Hammond General Hospital (spoke-like structure at lower left) on Point Lookout, MD. This artist’s rendering is from later in the war. Melzar was probably quartered in the two-story structure that looks more like a house at right center facing the ocean. The wharf can be clearly seen at the left or sheltered side of the peninsula.

Ward B, Hammond General Hospital
Point Lookout, Maryland
September 14, 1862

Dear Daughter

It is now 3 oclock P.M. I have just shaved me & sat down for the first time since I got up. Four hundred wounded soldiers arrived here yesterday afternoon in the J. R. Spaulding from Washington. They are from the late battlefields in that vicinity. Quite a large number are Massachusetts men.  Tell Lyman Whiten there is one man from Captain [Cephas C.] Bumpus’ Company named Hiram Nickerson 1 who lost his right middle finger by a minié ball here. He says he is the only one in the 32rd regiment harmed. There are some from the 18th Regiment, some from the 29th (Barnes’) and other regiments. They are wounded in all parts of their limbs, hips, and shoulders. It was a sad sight to see them come hobbling up from the boat—which lands close by here—with crutches, canes, &c. so exhausted as to sink down upon the floor as soon as they could get a chance.

We have had a hard time of it ever since they arrived getting their beds up and the linens ready for them and for themselves, to say nothing about providing it for all the other patients. This morning Dr. Stearns and  Lombard, with me for an assistant, as soon as breakfast was over, went through with what there was in Ward B. It took them till noon removing the bandages, probing and otherwise examining their wounds and redressing them. They bore all with great fortitude. We suffer none from the heat although it is quite hot in the sun. I never saw so much difference anywhere at the North as there is here between being in the shade and in the sun.
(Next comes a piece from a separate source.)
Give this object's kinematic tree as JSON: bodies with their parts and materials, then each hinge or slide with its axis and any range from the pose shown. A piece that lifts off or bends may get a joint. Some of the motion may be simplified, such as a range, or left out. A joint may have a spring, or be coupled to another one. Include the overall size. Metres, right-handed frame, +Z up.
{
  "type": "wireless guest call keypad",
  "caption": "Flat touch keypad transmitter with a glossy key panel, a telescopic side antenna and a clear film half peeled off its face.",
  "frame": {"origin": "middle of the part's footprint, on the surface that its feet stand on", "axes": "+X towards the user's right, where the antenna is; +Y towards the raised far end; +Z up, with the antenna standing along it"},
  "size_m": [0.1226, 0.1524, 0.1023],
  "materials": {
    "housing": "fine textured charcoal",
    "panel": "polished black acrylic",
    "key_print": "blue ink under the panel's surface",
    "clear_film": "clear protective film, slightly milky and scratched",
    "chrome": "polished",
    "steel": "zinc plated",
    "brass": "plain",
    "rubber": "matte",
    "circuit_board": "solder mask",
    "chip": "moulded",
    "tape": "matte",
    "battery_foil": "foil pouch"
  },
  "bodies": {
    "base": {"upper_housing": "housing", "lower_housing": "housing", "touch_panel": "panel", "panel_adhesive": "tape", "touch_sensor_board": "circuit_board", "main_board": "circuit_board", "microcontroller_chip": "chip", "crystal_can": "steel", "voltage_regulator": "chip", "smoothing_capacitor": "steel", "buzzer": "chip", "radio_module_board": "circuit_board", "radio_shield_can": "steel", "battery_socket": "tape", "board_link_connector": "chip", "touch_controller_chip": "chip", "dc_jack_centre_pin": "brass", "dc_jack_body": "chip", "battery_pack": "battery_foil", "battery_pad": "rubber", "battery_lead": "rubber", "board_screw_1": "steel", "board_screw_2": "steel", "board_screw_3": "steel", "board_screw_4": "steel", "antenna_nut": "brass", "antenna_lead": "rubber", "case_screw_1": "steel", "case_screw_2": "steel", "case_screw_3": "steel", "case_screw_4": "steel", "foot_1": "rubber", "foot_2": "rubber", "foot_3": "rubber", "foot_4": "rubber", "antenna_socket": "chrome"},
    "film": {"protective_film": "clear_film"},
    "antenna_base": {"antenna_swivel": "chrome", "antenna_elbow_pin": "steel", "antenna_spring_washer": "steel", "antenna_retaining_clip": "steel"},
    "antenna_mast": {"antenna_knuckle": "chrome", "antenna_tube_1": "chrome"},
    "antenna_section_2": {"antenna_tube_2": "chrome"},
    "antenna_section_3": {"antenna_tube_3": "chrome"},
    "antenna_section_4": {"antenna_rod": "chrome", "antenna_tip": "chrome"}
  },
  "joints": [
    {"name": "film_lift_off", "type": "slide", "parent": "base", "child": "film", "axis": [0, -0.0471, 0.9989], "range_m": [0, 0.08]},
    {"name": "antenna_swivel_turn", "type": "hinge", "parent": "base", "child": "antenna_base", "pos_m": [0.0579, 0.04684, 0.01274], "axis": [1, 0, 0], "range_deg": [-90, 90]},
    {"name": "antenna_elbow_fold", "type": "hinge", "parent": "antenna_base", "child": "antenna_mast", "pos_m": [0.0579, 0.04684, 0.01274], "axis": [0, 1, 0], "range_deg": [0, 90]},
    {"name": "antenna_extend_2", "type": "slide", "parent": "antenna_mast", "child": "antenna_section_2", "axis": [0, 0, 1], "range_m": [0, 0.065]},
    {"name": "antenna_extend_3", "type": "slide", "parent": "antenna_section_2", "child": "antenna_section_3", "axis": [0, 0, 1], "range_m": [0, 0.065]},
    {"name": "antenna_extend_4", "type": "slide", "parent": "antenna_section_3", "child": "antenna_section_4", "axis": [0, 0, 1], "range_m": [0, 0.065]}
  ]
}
The suns rays penetrate just like the heat of an  oven, while at the same time it is delightfully cool and balmy in the shade.

The Philadelphia Enquirer, 25 November 1862

I found it so in Baltimore in a peculiar manner and, also, on my way down the Chesapeake on board the Major Belger. This is owing to the sea breeze that is constantly blowing from all quarters here. As the ward I am in is in upper story of what was a spacious hotel which embraces three large houses attached to one another, we feel the full force of it through the long corridors which extend north and south, east and west, between the rooms, with windows opening at the top and clear down  to the floor.

As we look across the mouth of the Potomac, the sacred soil of Virginia is in full view 8 or 10 miles distant. We can see it some ways up the river, and down to the light at the mouth of the  Rapahannock.

This is the third letter that I have written home. I have received nothing as yet but  hope to before long. Mary Hobart said she would see that the Boston Journal was sent me. I have not got one yet. If you have found that large map Andrew had at Fortress Monroe that came out of that big book, I wish it put in an envelope newspaper fashion and forwarded to me by mail. His is Papa’s little humming bird and the baby? From your father, — M. W. Clark


1 The only Nickerson I can find in the 32nd Massachusetts Infantry was listed on the roster as William T. Nickerson (1838-1867) of Plymouth in Co. E.